The Liberal platform used a starting surplus of $0.6 billion. Subtract $10.5 billion and you end up with a platform-based deficit of $9.9 billion. However, using the November UEFP starting deficit of $3.9 billion, the deficit becomes $14.4 billion.

All of this would be esoteric had the Liberals not also promised in the election campaign to carry a deficit of no more than $10 billion, which, based on the UEFP, they would now exceed by $4.4 billion. This will give critics room to claim the Liberals have painted themselves into a corner.

So what should the government do? As I see it, there are three options:

1. Implement the Liberal platform as is and ignore the $10 billion deficit ceiling

Differences in deficits of a few billion dollars are a political issue, not an economic one. A deficit would need to reach at least $20 billion before it got close to 1% of the size of Canada’s $2 trillion economy, and even then the impact on our relative debt would be insignificant.
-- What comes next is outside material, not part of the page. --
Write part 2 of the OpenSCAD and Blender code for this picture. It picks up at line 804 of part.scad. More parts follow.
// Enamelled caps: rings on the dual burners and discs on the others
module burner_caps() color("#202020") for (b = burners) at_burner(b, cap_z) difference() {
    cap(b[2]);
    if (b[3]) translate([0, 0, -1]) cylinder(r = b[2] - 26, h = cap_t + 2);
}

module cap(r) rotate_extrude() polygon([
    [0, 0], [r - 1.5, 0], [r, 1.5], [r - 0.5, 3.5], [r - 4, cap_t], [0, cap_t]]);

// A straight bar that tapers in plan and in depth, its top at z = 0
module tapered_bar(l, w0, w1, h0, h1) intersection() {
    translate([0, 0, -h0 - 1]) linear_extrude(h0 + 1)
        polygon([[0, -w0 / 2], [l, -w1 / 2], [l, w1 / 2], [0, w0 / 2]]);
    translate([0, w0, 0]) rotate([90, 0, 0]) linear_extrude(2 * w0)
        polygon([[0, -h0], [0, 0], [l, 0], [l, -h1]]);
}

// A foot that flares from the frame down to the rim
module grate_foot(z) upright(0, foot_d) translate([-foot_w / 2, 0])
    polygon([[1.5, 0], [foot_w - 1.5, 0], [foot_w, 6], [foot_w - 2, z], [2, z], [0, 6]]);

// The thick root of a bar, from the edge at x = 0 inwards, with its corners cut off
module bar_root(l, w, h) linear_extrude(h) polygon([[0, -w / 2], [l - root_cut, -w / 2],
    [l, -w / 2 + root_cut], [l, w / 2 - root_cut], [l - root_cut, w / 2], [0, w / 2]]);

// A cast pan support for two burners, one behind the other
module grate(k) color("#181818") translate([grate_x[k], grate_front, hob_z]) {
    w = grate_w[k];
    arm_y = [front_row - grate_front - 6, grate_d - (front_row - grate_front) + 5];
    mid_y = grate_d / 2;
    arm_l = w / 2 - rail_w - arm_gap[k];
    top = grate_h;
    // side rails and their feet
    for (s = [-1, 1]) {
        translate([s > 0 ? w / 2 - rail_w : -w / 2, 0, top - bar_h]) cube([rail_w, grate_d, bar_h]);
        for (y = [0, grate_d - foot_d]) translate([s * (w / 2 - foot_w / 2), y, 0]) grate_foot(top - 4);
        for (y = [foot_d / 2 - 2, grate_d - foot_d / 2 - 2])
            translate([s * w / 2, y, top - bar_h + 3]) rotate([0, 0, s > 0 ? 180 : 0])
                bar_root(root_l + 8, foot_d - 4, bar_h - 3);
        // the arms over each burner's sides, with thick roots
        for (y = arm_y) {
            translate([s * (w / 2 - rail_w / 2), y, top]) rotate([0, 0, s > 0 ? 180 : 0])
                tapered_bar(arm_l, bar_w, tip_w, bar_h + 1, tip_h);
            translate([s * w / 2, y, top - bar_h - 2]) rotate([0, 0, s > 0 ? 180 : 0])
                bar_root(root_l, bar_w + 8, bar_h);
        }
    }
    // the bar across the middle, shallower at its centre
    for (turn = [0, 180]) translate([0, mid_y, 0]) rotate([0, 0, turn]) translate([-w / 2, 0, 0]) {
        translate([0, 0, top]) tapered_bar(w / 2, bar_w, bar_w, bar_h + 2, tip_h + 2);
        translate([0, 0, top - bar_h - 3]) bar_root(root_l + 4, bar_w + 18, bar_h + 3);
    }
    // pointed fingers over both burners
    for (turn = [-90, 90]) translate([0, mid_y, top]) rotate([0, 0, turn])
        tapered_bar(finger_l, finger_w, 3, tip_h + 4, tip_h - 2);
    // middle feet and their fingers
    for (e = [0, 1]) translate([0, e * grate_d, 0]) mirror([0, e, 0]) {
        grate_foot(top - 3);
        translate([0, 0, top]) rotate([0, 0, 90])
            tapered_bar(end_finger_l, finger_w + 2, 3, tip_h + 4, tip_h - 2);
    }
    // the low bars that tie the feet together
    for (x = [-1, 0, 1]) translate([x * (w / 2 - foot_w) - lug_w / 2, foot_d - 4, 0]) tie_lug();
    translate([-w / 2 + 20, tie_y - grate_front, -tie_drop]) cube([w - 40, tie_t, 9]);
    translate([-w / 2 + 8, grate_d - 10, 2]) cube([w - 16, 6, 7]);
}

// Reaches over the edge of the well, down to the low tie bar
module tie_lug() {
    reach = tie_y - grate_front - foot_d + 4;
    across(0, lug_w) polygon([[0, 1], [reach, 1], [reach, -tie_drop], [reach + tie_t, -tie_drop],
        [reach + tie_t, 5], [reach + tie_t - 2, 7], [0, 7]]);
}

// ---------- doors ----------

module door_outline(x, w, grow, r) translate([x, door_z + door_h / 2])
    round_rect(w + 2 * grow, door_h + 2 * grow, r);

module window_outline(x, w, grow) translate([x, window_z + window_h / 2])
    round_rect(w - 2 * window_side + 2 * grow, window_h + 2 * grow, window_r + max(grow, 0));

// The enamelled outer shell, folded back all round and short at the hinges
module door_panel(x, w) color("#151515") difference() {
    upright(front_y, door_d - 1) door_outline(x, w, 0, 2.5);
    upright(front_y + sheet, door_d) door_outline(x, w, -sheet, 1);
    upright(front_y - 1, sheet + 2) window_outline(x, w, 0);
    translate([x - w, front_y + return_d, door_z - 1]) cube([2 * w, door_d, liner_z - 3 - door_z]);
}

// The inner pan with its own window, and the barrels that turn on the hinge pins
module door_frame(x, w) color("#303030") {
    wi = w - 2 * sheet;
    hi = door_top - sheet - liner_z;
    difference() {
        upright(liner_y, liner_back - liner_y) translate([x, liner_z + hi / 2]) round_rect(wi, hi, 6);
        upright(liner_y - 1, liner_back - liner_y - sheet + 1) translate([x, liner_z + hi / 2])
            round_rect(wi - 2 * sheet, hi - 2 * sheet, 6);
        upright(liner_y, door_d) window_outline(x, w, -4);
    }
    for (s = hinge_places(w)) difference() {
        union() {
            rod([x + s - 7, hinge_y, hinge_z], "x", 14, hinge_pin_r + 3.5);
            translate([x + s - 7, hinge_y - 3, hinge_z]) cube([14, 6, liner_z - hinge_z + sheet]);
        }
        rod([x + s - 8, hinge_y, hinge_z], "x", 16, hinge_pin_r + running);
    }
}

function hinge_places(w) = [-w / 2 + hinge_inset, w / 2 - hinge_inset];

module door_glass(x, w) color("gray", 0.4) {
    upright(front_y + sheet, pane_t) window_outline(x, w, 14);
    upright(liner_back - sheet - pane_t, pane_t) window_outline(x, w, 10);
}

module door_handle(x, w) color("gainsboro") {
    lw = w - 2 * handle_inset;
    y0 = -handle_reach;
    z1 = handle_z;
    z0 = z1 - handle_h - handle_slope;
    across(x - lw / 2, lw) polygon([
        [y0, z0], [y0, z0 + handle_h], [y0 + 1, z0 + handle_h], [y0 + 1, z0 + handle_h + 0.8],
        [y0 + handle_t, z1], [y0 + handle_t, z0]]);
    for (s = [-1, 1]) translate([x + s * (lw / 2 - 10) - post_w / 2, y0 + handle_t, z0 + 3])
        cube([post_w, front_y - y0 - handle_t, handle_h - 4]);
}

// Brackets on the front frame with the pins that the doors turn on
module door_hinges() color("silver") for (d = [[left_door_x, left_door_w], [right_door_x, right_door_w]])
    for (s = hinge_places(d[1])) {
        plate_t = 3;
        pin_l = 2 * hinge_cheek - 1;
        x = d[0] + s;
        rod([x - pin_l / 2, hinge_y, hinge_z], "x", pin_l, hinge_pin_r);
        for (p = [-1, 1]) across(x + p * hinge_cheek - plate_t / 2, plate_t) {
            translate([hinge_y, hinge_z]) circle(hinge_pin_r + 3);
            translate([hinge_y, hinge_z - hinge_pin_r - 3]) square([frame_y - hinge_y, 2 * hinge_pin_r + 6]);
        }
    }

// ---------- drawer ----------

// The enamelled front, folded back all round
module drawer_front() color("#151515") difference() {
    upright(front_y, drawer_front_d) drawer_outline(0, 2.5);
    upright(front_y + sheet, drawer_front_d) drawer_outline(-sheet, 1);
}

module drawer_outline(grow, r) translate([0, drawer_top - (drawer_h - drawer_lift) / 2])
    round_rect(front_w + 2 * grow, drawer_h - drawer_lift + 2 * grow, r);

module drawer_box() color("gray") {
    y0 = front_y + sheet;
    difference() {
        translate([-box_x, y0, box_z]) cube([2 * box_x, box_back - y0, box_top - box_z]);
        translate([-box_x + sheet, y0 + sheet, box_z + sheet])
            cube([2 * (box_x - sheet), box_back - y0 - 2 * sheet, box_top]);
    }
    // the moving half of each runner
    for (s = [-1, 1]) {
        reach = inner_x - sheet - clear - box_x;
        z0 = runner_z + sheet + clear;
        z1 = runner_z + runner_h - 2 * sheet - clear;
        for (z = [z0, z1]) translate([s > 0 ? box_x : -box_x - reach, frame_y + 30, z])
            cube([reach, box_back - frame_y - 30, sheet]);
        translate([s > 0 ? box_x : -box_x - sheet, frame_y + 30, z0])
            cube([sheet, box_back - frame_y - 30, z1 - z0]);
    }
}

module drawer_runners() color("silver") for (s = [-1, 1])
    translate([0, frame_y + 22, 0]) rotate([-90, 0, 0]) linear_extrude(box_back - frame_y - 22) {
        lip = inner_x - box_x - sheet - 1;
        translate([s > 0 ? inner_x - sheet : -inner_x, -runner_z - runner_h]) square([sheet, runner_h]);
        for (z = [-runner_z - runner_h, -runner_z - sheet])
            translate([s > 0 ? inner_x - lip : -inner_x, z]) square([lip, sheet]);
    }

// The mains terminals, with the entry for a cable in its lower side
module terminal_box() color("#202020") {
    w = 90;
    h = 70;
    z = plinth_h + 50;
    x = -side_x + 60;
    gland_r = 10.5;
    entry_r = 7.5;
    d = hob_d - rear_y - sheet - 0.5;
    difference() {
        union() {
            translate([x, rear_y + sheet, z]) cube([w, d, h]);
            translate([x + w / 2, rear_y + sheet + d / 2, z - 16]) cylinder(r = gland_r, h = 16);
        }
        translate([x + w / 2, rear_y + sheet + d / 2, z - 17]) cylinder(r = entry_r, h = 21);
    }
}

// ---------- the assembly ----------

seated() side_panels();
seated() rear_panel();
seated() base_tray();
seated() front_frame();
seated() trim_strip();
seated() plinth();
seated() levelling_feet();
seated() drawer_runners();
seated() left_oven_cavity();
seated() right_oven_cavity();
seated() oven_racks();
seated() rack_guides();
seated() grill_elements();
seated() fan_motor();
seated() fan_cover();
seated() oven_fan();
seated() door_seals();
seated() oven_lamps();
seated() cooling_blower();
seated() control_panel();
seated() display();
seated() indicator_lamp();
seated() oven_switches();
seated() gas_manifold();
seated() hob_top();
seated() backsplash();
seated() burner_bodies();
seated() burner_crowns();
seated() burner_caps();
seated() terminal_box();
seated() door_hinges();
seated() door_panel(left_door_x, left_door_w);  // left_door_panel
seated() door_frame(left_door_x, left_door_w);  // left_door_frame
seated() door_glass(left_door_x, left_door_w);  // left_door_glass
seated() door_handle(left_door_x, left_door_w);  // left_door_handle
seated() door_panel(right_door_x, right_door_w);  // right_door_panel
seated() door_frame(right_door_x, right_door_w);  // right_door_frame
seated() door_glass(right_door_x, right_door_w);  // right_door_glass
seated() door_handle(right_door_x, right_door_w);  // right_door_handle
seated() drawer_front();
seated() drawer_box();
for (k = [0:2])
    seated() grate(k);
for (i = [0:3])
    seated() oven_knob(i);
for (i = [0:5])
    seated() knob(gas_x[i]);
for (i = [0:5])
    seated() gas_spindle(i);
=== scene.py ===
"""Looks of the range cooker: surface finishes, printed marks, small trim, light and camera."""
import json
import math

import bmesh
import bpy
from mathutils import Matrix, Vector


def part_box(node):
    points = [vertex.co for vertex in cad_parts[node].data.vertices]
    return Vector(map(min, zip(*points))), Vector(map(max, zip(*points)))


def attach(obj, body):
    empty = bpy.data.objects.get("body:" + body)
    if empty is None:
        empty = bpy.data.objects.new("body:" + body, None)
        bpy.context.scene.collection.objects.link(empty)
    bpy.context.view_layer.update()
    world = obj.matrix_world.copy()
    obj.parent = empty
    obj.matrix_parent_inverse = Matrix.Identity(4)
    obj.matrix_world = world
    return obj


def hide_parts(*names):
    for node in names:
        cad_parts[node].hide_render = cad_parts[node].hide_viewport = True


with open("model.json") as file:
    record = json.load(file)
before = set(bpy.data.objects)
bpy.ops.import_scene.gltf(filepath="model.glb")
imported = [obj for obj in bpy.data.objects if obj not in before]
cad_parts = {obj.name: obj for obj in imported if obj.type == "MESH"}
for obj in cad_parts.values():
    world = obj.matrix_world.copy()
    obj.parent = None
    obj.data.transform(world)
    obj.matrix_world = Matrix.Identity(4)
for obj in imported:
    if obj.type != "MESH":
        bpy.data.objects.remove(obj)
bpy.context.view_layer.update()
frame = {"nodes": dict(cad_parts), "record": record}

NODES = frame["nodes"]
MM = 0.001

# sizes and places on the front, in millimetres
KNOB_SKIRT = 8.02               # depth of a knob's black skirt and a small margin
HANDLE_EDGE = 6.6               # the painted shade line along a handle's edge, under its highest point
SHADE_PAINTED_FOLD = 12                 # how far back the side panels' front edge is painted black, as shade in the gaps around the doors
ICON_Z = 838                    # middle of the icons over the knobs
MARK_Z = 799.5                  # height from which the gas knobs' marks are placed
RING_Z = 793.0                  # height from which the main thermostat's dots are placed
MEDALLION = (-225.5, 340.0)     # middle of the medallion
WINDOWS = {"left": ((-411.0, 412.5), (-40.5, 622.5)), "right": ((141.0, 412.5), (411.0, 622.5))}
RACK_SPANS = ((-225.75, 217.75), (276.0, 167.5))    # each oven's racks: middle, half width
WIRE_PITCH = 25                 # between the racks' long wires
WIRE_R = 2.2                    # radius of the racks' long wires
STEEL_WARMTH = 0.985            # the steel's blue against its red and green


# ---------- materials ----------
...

Obviously, a billion dollars is an inconceivable amount for an individual person, but for a country as large and prosperous as Canada, these are small amounts.

Besides, the collapse in oil prices, and projections of slow growth for years to come, will require more federal involvement in the economy for many years to come.

2. Cut back platform promises

Since many of the items in the Liberal platform are also in our annual Alternative Federal Budget, I’m much more favourable to the first option than this one, which would require cutting roughly $4.4 billion worth of campaign promises. But there are ways to mitigate the damage.

For example, the most obvious measure to cut would be the Liberals’ erroneously named “middle class tax cut,” which is really a tax cut for the upper middle class that does nothing for the actual middle class, not to mention lower middle class. This promise is worth about $3 billion, and since so few middle class taxpayers would see a noticeable benefit at tax time, there’s your deficit problem solved.

The Liberal government could also delay the creation of the proposed Canada Child Benefit, saving just under $4 billion, but leaving 300,000 children in poverty in the process. Not a very good trade.

Other than those two large programs, the Liberals would have to cut more than one item from their platform promises. The next largest items are the three infrastructure programs (at $1.7 billion each). After that, the Liberals would be looking at cutting swatches of smaller programs (five to 10 of them) to get the deficit under $10 billion. Broad cuts to their promises so early in a mandate seem unlikely.

3. Increase revenues

Governments can always decrease deficits by increasing revenues, a measure that has been out of favour federally for some time now. Given our shock at any changes in tax rates these days, it’s unlikely we will see any direct tax changes to shrink the deficit. However, the Liberal platform shows a willingness to take a look at federal “tax expenditures,” which regular Canadians would know better as tax loopholes, many of them custom built for Canada’s wealthy. The Liberal platform says the government would save $500 million in 2016-17 from closing tax loopholes, rising to $3 billion by 2019-20. Trudeau could accelerate that timetable if he is really desperate to shrink this deficit.

So should we panic about the deficit? No. The best we can hope for is that the artificial deficit ceiling the Liberals have imposed on themselves will simply be ignored. If they figure they need to keep it for political reasons, they should either not implement their tax cut for upper middle class families or accelerate their timetable for closing tax loopholes.